TASK GOAL:
Output the material below in its entirety, exactly as given.

DATA SHOWN:

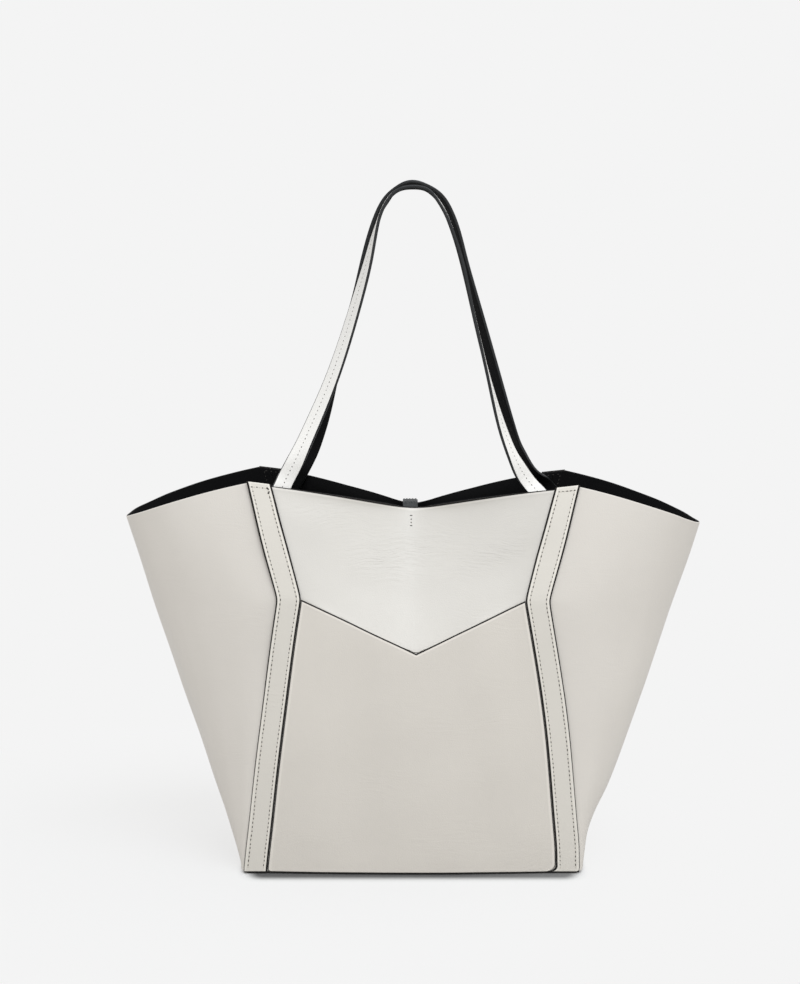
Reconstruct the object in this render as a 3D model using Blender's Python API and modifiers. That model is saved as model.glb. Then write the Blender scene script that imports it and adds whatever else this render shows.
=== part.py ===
"""Structured winged tote bag with two strap handles and a snap tab, at its real size.

Lengths are in metres. X runs across the bag, Y from its front to its back, and Z up. The origin is
on the floor under the middle of the bag.

The walls share one surface. A point on it has a girth, the distance walked round the bag from the
middle of the front, measured at the waist, and a height, measured on the vertical bands.
Each leather or lining piece is a patch of that surface, moved in or out by its place in the layers.
"""

import math

import bpy
import numpy as np

# Outline of the bag on its bands
BASE_HALF_WIDTH = 0.1381
WAIST_HALF_WIDTH = 0.1099
RIM_HALF_WIDTH = 0.1346
BASE_HALF_DEPTH = 0.0720
WAIST_HALF_DEPTH = 0.0800
RIM_HALF_DEPTH = 0.0660
WAIST_HEIGHT = 0.2300
BAND_TOP = 0.3215
BAND_WIDTH = 0.0195
BAND_BOW = 0.0032
BAND_TILT = 0.0023

# Front and back faces
POINT_DROP = 0.0455
RIM_DROP = 0.0222
MOUTH_HALF_GAP = 0.0150
VALLEY_SHARE = 0.06
RISE_CURVE_SHARE = 0.3

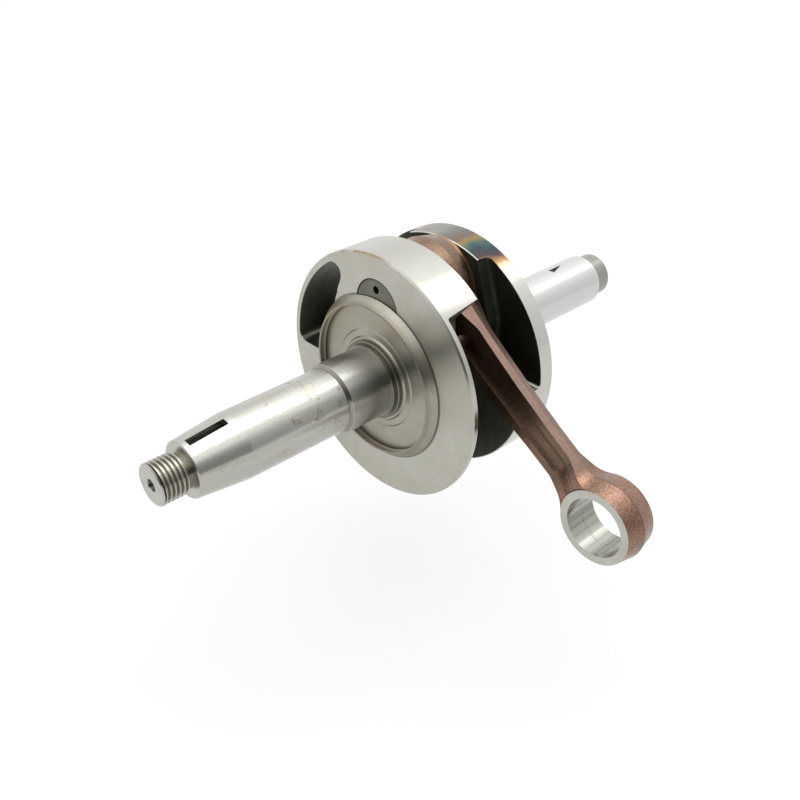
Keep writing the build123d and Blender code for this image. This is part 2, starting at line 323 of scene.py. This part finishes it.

OUTPUT OF THE EXERCISE:
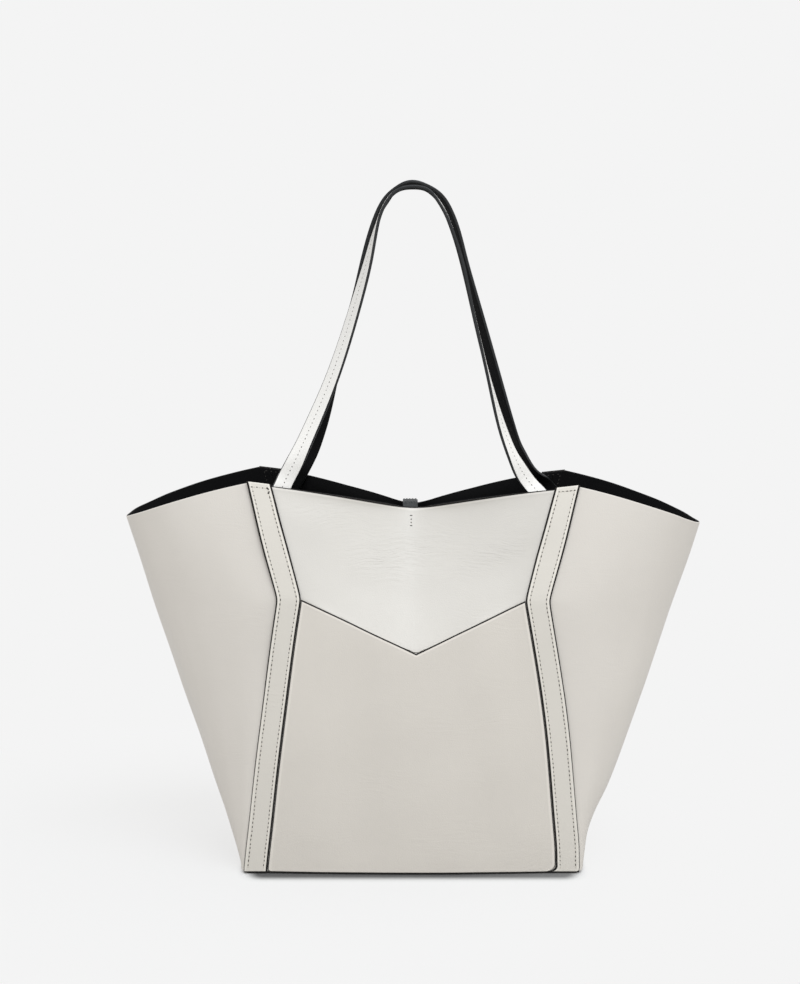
Reconstruct the object in this render as a 3D model using Blender's Python API and modifiers. That model is saved as model.glb. Then write the Blender scene script that imports it and adds whatever else this render shows.
=== part.py ===
"""Structured winged tote bag with two strap handles and a snap tab, at its real size.

Lengths are in metres. X runs across the bag, Y from its front to its back, and Z up. The origin is
on the floor under the middle of the bag.

The walls share one surface. A point on it has a girth, the distance walked round the bag from the
middle of the front, measured at the waist, and a height, measured on the vertical bands.
Each leather or lining piece is a patch of that surface, moved in or out by its place in the layers.
"""

import math

import bpy
import numpy as np

# Outline of the bag on its bands
BASE_HALF_WIDTH = 0.1381
WAIST_HALF_WIDTH = 0.1099
RIM_HALF_WIDTH = 0.1346
BASE_HALF_DEPTH = 0.0720
WAIST_HALF_DEPTH = 0.0800
RIM_HALF_DEPTH = 0.0660
WAIST_HEIGHT = 0.2300
BAND_TOP = 0.3215
BAND_WIDTH = 0.0195
BAND_BOW = 0.0032
BAND_TILT = 0.0023

# Front and back faces
POINT_DROP = 0.0455
RIM_DROP = 0.0222
MOUTH_HALF_GAP = 0.0150
VALLEY_SHARE = 0.06
RISE_CURVE_SHARE = 0.3

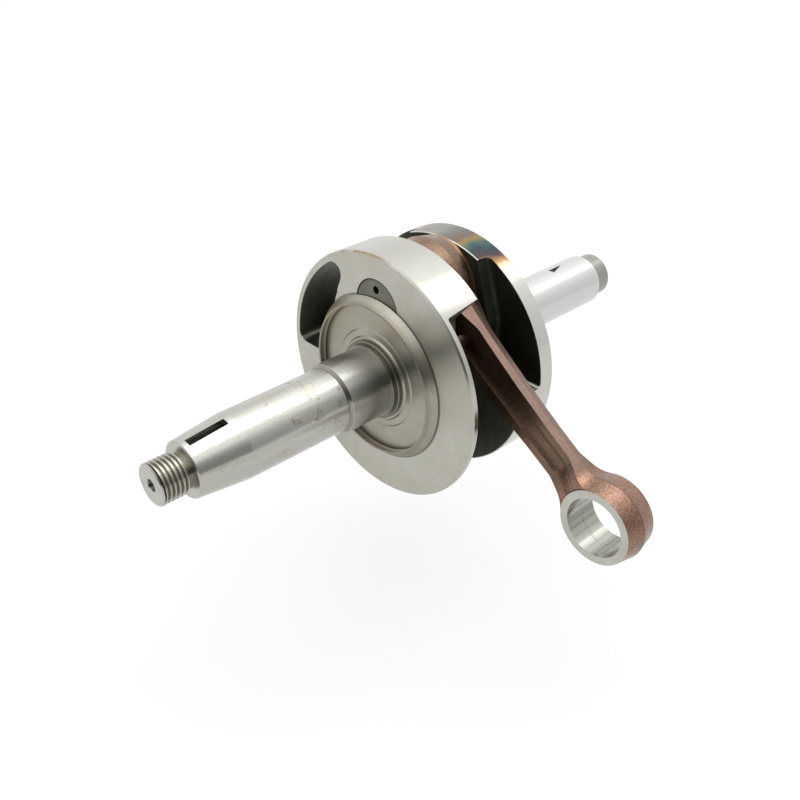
Keep writing the build123d and Blender code for this image. This is part 2, starting at line 323 of scene.py. This part finishes it.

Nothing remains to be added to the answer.